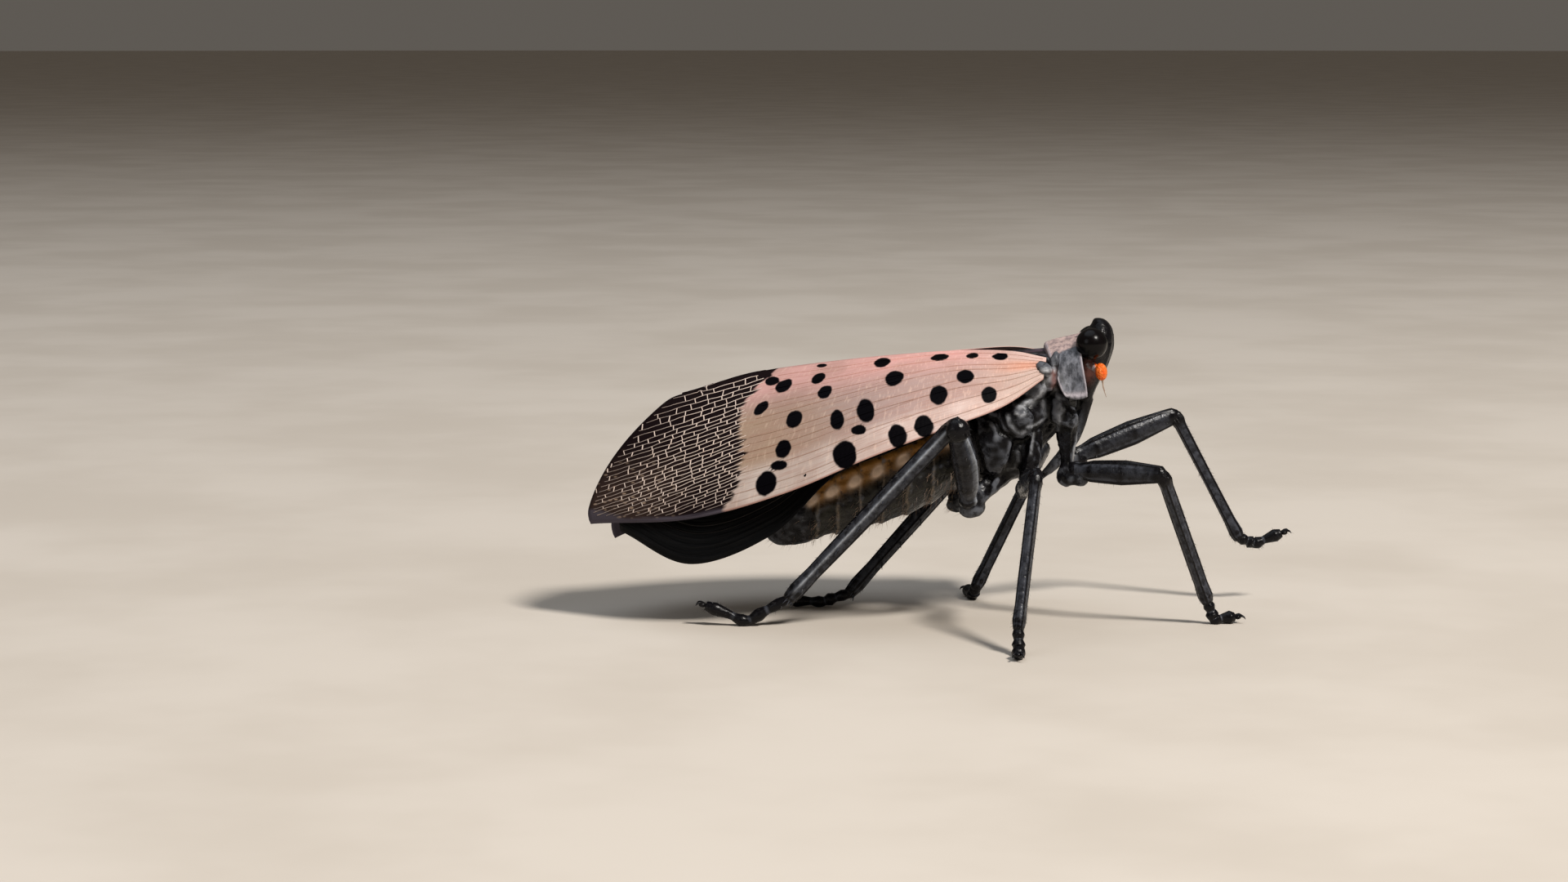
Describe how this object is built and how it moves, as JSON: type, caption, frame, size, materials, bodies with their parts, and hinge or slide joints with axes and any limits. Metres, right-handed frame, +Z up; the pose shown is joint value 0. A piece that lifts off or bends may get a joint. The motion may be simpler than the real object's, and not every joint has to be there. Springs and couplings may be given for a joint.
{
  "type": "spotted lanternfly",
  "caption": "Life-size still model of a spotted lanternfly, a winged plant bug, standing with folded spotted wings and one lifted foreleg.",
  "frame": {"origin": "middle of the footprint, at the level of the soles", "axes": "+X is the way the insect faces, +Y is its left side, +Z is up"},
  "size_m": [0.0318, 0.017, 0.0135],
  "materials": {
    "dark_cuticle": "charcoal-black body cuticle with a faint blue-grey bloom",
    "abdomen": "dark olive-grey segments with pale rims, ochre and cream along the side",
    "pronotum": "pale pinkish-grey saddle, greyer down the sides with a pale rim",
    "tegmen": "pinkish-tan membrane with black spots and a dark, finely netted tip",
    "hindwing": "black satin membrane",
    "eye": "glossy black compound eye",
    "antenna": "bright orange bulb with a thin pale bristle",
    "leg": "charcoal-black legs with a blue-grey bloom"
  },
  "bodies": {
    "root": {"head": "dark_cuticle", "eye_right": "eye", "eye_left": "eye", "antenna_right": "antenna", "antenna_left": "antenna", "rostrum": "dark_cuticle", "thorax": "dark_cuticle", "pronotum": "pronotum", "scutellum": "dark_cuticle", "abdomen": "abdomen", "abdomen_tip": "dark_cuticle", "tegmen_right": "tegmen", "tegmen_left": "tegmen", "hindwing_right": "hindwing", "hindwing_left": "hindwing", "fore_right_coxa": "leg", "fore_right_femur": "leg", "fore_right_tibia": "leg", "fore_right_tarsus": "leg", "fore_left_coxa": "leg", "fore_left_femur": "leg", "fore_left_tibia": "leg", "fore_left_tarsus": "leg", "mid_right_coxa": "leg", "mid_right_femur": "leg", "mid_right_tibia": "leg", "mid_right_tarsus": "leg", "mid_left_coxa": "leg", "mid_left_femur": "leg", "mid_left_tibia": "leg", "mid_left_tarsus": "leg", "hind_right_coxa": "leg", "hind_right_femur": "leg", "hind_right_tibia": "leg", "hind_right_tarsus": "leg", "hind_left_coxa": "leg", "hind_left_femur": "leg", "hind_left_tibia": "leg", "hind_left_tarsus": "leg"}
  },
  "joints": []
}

* * *

● **What to do**
Each line of the listing above should be output exactly.

● **Result**
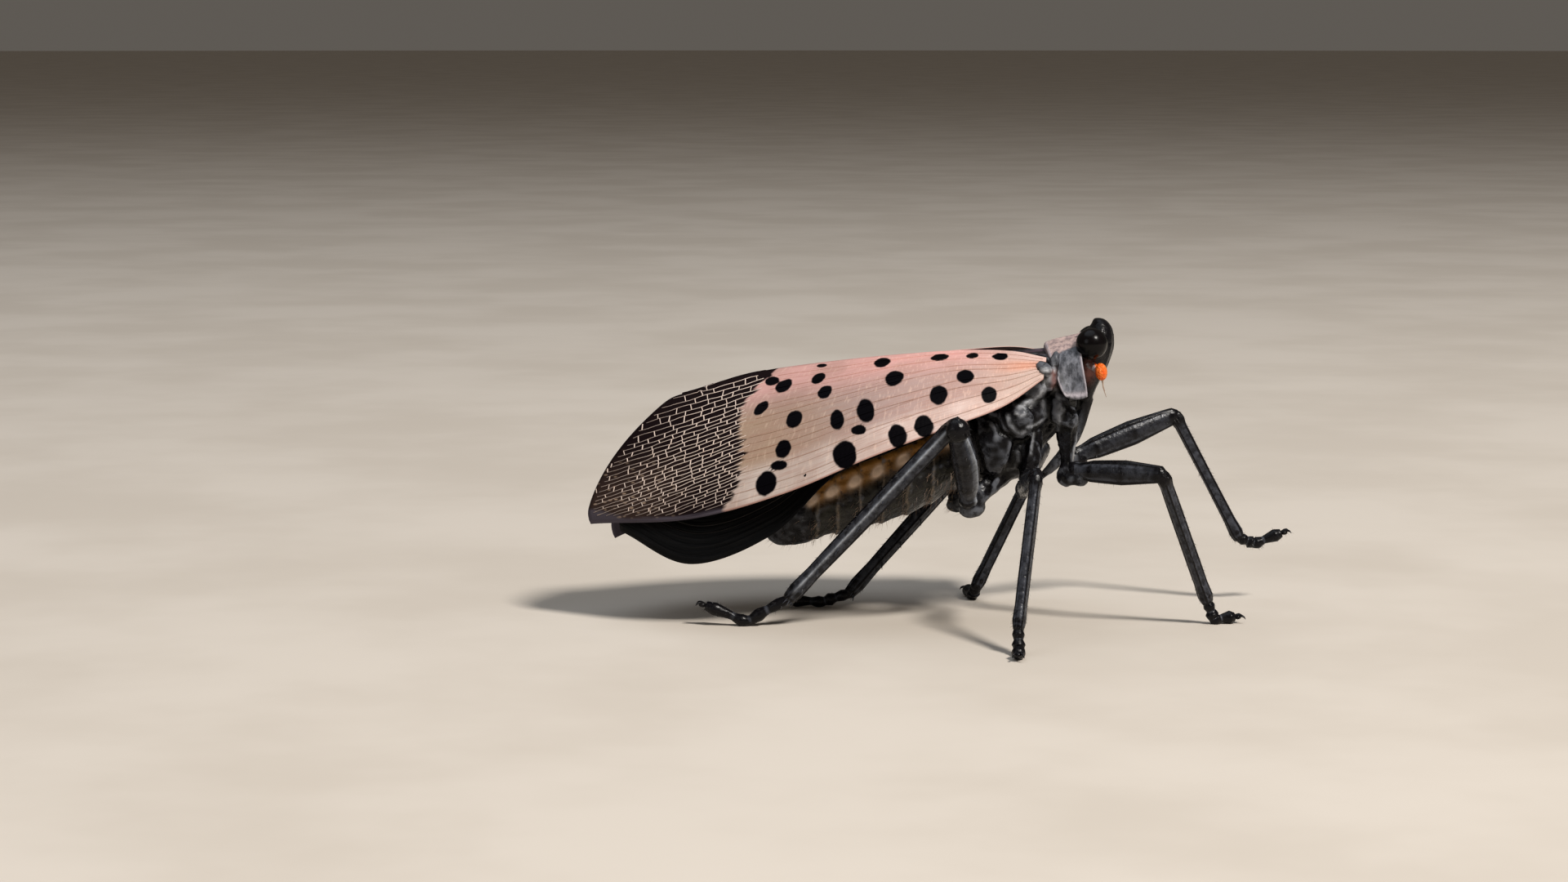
Describe how this object is built and how it moves, as JSON: type, caption, frame, size, materials, bodies with their parts, and hinge or slide joints with axes and any limits. Metres, right-handed frame, +Z up; the pose shown is joint value 0. A piece that lifts off or bends may get a joint. The motion may be simpler than the real object's, and not every joint has to be there. Springs and couplings may be given for a joint.
{
  "type": "spotted lanternfly",
  "caption": "Life-size still model of a spotted lanternfly, a winged plant bug, standing with folded spotted wings and one lifted foreleg.",
  "frame": {"origin": "middle of the footprint, at the level of the soles", "axes": "+X is the way the insect faces, +Y is its left side, +Z is up"},
  "size_m": [0.0318, 0.017, 0.0135],
  "materials": {
    "dark_cuticle": "charcoal-black body cuticle with a faint blue-grey bloom",
    "abdomen": "dark olive-grey segments with pale rims, ochre and cream along the side",
    "pronotum": "pale pinkish-grey saddle, greyer down the sides with a pale rim",
    "tegmen": "pinkish-tan membrane with black spots and a dark, finely netted tip",
    "hindwing": "black satin membrane",
    "eye": "glossy black compound eye",
    "antenna": "bright orange bulb with a thin pale bristle",
    "leg": "charcoal-black legs with a blue-grey bloom"
  },
  "bodies": {
    "root": {"head": "dark_cuticle", "eye_right": "eye", "eye_left": "eye", "antenna_right": "antenna", "antenna_left": "antenna", "rostrum": "dark_cuticle", "thorax": "dark_cuticle", "pronotum": "pronotum", "scutellum": "dark_cuticle", "abdomen": "abdomen", "abdomen_tip": "dark_cuticle", "tegmen_right": "tegmen", "tegmen_left": "tegmen", "hindwing_right": "hindwing", "hindwing_left": "hindwing", "fore_right_coxa": "leg", "fore_right_femur": "leg", "fore_right_tibia": "leg", "fore_right_tarsus": "leg", "fore_left_coxa": "leg", "fore_left_femur": "leg", "fore_left_tibia": "leg", "fore_left_tarsus": "leg", "mid_right_coxa": "leg", "mid_right_femur": "leg", "mid_right_tibia": "leg", "mid_right_tarsus": "leg", "mid_left_coxa": "leg", "mid_left_femur": "leg", "mid_left_tibia": "leg", "mid_left_tarsus": "leg", "hind_right_coxa": "leg", "hind_right_femur": "leg", "hind_right_tibia": "leg", "hind_right_tarsus": "leg", "hind_left_coxa": "leg", "hind_left_femur": "leg", "hind_left_tibia": "leg", "hind_left_tarsus": "leg"}
  },
  "joints": []
}